ABSTRACT

The previous four chapters examined the transcendental and empirical “anthropologies” expressed in various written works and unpublished lectures composed by Kant over his lifetime. At the end of his life, however, when Kant wrote the only published work he entitled Anthropology, this book was neither Transcendental Anthropology nor Empirical Anthropology but Anthropology from a Pragmatic Point of View. And throughout his life, Kant taught “Anthropology” courses that cannot be described as either transcendental or empirical.
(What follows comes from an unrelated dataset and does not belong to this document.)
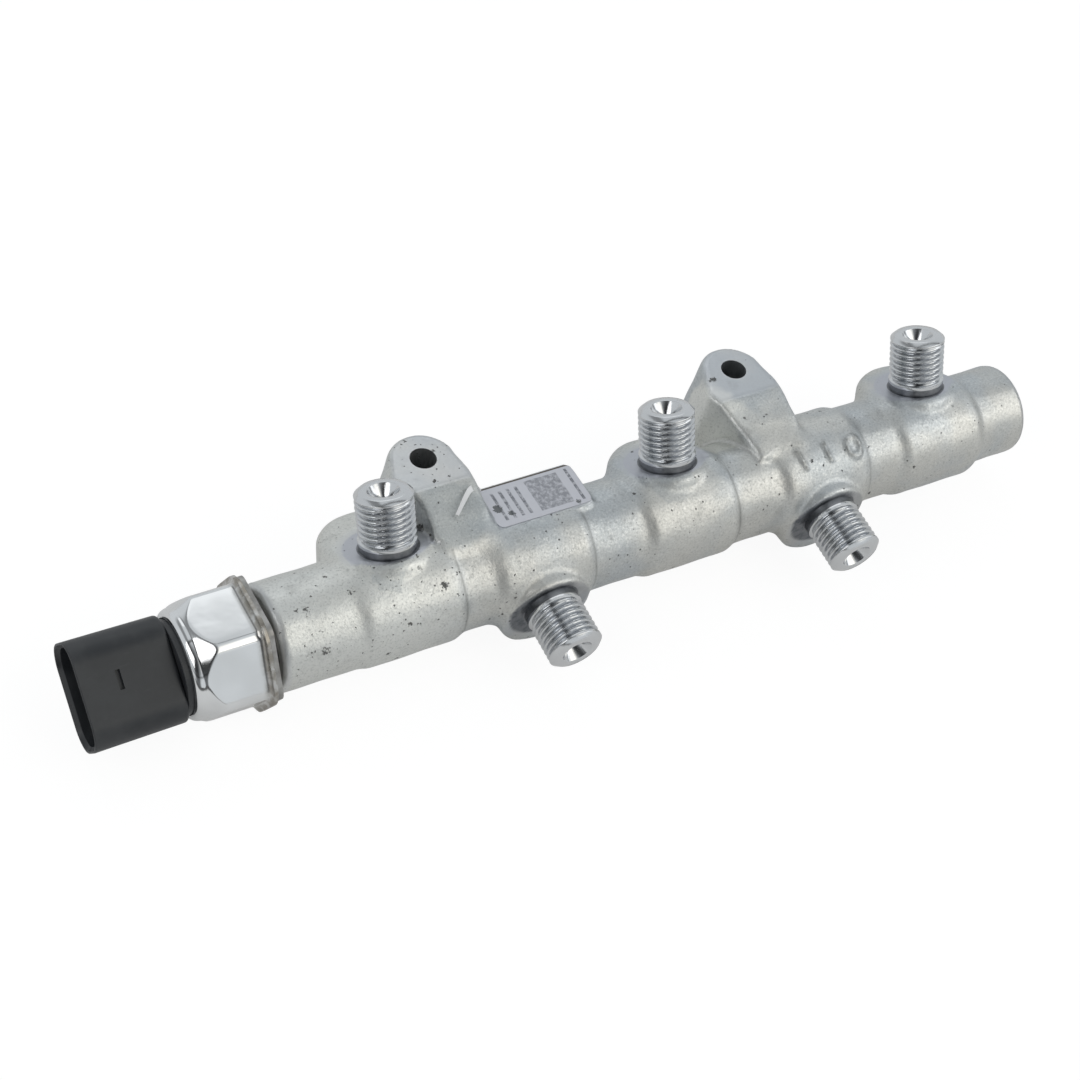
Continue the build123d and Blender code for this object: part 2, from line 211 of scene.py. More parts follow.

Instead, what Kant sought to do, throughout his life and especially in Anthropology from a Pragmatic Point of View, was to develop a new approach to thinking about human beings, one that combined theoretical insight into human nature with humans' fundamental practical concerns, and one that avoided stale, metaphysical debates about such things as the relationship between mind and body, while providing a useful, philosophically sophisticated, systematic answer to the question “What is the human being?” In his “pragmatic” anthropology, Kant pulls together his transcendental and empirical anthropologies into a coherent whole that can help his readers “properly fulfill [their] station in creation” (20: 41). While not the arena within which Kant answers all the questions of philosophy, pragmatic anthropology marks a culmination of Kant's anthropology where he most fully combines philosophical insights with empirical-psychological observations of human beings in order to improve humans' cognition, feelings, and actions.